§ Extracted entries:
* start *

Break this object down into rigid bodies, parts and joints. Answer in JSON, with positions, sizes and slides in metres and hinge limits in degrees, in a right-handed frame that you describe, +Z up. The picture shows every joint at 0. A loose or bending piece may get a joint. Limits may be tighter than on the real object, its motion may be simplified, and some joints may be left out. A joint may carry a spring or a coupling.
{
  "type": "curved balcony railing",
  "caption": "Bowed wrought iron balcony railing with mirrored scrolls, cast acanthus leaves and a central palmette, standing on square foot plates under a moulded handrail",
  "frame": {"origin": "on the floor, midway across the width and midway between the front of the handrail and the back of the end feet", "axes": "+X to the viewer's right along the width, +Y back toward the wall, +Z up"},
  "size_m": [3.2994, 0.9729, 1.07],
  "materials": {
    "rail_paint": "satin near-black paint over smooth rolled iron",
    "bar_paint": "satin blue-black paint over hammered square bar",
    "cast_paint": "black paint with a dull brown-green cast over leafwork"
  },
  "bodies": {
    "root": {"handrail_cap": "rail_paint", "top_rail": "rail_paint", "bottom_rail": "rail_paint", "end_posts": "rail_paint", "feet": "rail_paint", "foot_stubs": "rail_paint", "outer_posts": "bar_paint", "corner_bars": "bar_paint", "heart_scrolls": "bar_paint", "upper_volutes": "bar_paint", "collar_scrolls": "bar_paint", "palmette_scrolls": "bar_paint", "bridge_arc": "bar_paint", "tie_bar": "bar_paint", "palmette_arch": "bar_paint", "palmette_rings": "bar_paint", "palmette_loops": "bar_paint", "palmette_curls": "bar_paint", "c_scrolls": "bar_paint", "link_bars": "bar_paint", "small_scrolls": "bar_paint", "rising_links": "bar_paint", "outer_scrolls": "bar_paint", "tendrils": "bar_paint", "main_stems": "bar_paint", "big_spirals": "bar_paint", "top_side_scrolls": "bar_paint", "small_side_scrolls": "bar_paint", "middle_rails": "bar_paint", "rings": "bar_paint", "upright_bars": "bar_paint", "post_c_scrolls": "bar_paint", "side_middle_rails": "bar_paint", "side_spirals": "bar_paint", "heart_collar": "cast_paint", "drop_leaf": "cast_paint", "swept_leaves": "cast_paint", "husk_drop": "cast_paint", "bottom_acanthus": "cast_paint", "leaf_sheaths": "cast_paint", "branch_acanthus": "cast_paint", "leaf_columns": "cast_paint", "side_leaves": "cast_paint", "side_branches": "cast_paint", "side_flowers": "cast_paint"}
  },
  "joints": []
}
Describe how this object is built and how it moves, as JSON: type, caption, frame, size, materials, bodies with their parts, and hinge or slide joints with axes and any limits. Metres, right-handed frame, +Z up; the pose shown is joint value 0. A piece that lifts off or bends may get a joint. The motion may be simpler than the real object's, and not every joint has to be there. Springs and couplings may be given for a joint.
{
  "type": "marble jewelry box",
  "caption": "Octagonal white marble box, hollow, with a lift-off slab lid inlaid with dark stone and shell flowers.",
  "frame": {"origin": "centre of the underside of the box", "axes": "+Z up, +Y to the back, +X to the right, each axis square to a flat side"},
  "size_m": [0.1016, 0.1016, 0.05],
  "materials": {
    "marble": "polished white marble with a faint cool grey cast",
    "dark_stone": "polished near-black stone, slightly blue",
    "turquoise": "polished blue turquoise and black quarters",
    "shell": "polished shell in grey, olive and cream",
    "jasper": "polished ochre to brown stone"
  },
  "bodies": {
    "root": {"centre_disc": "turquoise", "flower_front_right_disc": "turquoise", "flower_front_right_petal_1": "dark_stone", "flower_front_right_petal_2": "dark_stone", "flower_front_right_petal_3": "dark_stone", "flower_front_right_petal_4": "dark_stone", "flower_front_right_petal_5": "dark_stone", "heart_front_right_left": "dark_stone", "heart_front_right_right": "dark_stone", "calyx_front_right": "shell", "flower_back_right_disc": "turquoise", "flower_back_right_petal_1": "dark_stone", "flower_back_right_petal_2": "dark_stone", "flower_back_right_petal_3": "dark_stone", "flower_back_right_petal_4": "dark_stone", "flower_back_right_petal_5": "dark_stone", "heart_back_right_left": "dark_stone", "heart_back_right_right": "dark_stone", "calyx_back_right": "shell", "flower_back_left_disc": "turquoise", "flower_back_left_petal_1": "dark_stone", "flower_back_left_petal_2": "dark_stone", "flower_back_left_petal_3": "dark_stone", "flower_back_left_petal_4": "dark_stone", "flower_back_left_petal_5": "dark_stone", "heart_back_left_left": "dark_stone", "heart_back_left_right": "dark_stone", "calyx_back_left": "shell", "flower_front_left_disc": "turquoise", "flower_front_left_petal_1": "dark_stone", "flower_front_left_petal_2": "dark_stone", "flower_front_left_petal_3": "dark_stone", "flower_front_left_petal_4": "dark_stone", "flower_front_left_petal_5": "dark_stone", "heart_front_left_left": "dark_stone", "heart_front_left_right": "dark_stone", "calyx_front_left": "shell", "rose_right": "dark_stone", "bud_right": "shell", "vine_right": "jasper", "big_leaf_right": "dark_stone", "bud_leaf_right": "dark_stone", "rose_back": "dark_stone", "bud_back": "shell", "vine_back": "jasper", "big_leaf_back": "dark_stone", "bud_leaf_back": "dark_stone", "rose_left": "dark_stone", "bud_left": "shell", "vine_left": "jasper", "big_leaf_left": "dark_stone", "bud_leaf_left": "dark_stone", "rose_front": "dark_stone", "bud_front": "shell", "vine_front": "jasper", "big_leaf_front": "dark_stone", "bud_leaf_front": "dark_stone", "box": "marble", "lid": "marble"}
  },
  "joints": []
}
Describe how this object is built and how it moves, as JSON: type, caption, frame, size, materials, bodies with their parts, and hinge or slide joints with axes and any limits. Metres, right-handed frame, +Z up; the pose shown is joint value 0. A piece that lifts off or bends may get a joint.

* end *

§ Task brief: Return all of the data word for word.

§ The reply:
Break this object down into rigid bodies, parts and joints. Answer in JSON, with positions, sizes and slides in metres and hinge limits in degrees, in a right-handed frame that you describe, +Z up. The picture shows every joint at 0. A loose or bending piece may get a joint. Limits may be tighter than on the real object, its motion may be simplified, and some joints may be left out. A joint may carry a spring or a coupling.
{
  "type": "curved balcony railing",
  "caption": "Bowed wrought iron balcony railing with mirrored scrolls, cast acanthus leaves and a central palmette, standing on square foot plates under a moulded handrail",
  "frame": {"origin": "on the floor, midway across the width and midway between the front of the handrail and the back of the end feet", "axes": "+X to the viewer's right along the width, +Y back toward the wall, +Z up"},
  "size_m": [3.2994, 0.9729, 1.07],
  "materials": {
    "rail_paint": "satin near-black paint over smooth rolled iron",
    "bar_paint": "satin blue-black paint over hammered square bar",
    "cast_paint": "black paint with a dull brown-green cast over leafwork"
  },
  "bodies": {
    "root": {"handrail_cap": "rail_paint", "top_rail": "rail_paint", "bottom_rail": "rail_paint", "end_posts": "rail_paint", "feet": "rail_paint", "foot_stubs": "rail_paint", "outer_posts": "bar_paint", "corner_bars": "bar_paint", "heart_scrolls": "bar_paint", "upper_volutes": "bar_paint", "collar_scrolls": "bar_paint", "palmette_scrolls": "bar_paint", "bridge_arc": "bar_paint", "tie_bar": "bar_paint", "palmette_arch": "bar_paint", "palmette_rings": "bar_paint", "palmette_loops": "bar_paint", "palmette_curls": "bar_paint", "c_scrolls": "bar_paint", "link_bars": "bar_paint", "small_scrolls": "bar_paint", "rising_links": "bar_paint", "outer_scrolls": "bar_paint", "tendrils": "bar_paint", "main_stems": "bar_paint", "big_spirals": "bar_paint", "top_side_scrolls": "bar_paint", "small_side_scrolls": "bar_paint", "middle_rails": "bar_paint", "rings": "bar_paint", "upright_bars": "bar_paint", "post_c_scrolls": "bar_paint", "side_middle_rails": "bar_paint", "side_spirals": "bar_paint", "heart_collar": "cast_paint", "drop_leaf": "cast_paint", "swept_leaves": "cast_paint", "husk_drop": "cast_paint", "bottom_acanthus": "cast_paint", "leaf_sheaths": "cast_paint", "branch_acanthus": "cast_paint", "leaf_columns": "cast_paint", "side_leaves": "cast_paint", "side_branches": "cast_paint", "side_flowers": "cast_paint"}
  },
  "joints": []
}
Describe how this object is built and how it moves, as JSON: type, caption, frame, size, materials, bodies with their parts, and hinge or slide joints with axes and any limits. Metres, right-handed frame, +Z up; the pose shown is joint value 0. A piece that lifts off or bends may get a joint. The motion may be simpler than the real object's, and not every joint has to be there. Springs and couplings may be given for a joint.
{
  "type": "marble jewelry box",
  "caption": "Octagonal white marble box, hollow, with a lift-off slab lid inlaid with dark stone and shell flowers.",
  "frame": {"origin": "centre of the underside of the box", "axes": "+Z up, +Y to the back, +X to the right, each axis square to a flat side"},
  "size_m": [0.1016, 0.1016, 0.05],
  "materials": {
    "marble": "polished white marble with a faint cool grey cast",
    "dark_stone": "polished near-black stone, slightly blue",
    "turquoise": "polished blue turquoise and black quarters",
    "shell": "polished shell in grey, olive and cream",
    "jasper": "polished ochre to brown stone"
  },
  "bodies": {
    "root": {"centre_disc": "turquoise", "flower_front_right_disc": "turquoise", "flower_front_right_petal_1": "dark_stone", "flower_front_right_petal_2": "dark_stone", "flower_front_right_petal_3": "dark_stone", "flower_front_right_petal_4": "dark_stone", "flower_front_right_petal_5": "dark_stone", "heart_front_right_left": "dark_stone", "heart_front_right_right": "dark_stone", "calyx_front_right": "shell", "flower_back_right_disc": "turquoise", "flower_back_right_petal_1": "dark_stone", "flower_back_right_petal_2": "dark_stone", "flower_back_right_petal_3": "dark_stone", "flower_back_right_petal_4": "dark_stone", "flower_back_right_petal_5": "dark_stone", "heart_back_right_left": "dark_stone", "heart_back_right_right": "dark_stone", "calyx_back_right": "shell", "flower_back_left_disc": "turquoise", "flower_back_left_petal_1": "dark_stone", "flower_back_left_petal_2": "dark_stone", "flower_back_left_petal_3": "dark_stone", "flower_back_left_petal_4": "dark_stone", "flower_back_left_petal_5": "dark_stone", "heart_back_left_left": "dark_stone", "heart_back_left_right": "dark_stone", "calyx_back_left": "shell", "flower_front_left_disc": "turquoise", "flower_front_left_petal_1": "dark_stone", "flower_front_left_petal_2": "dark_stone", "flower_front_left_petal_3": "dark_stone", "flower_front_left_petal_4": "dark_stone", "flower_front_left_petal_5": "dark_stone", "heart_front_left_left": "dark_stone", "heart_front_left_right": "dark_stone", "calyx_front_left": "shell", "rose_right": "dark_stone", "bud_right": "shell", "vine_right": "jasper", "big_leaf_right": "dark_stone", "bud_leaf_right": "dark_stone", "rose_back": "dark_stone", "bud_back": "shell", "vine_back": "jasper", "big_leaf_back": "dark_stone", "bud_leaf_back": "dark_stone", "rose_left": "dark_stone", "bud_left": "shell", "vine_left": "jasper", "big_leaf_left": "dark_stone", "bud_leaf_left": "dark_stone", "rose_front": "dark_stone", "bud_front": "shell", "vine_front": "jasper", "big_leaf_front": "dark_stone", "bud_leaf_front": "dark_stone", "box": "marble", "lid": "marble"}
  },
  "joints": []
}
Describe how this object is built and how it moves, as JSON: type, caption, frame, size, materials, bodies with their parts, and hinge or slide joints with axes and any limits. Metres, right-handed frame, +Z up; the pose shown is joint value 0. A piece that lifts off or bends may get a joint.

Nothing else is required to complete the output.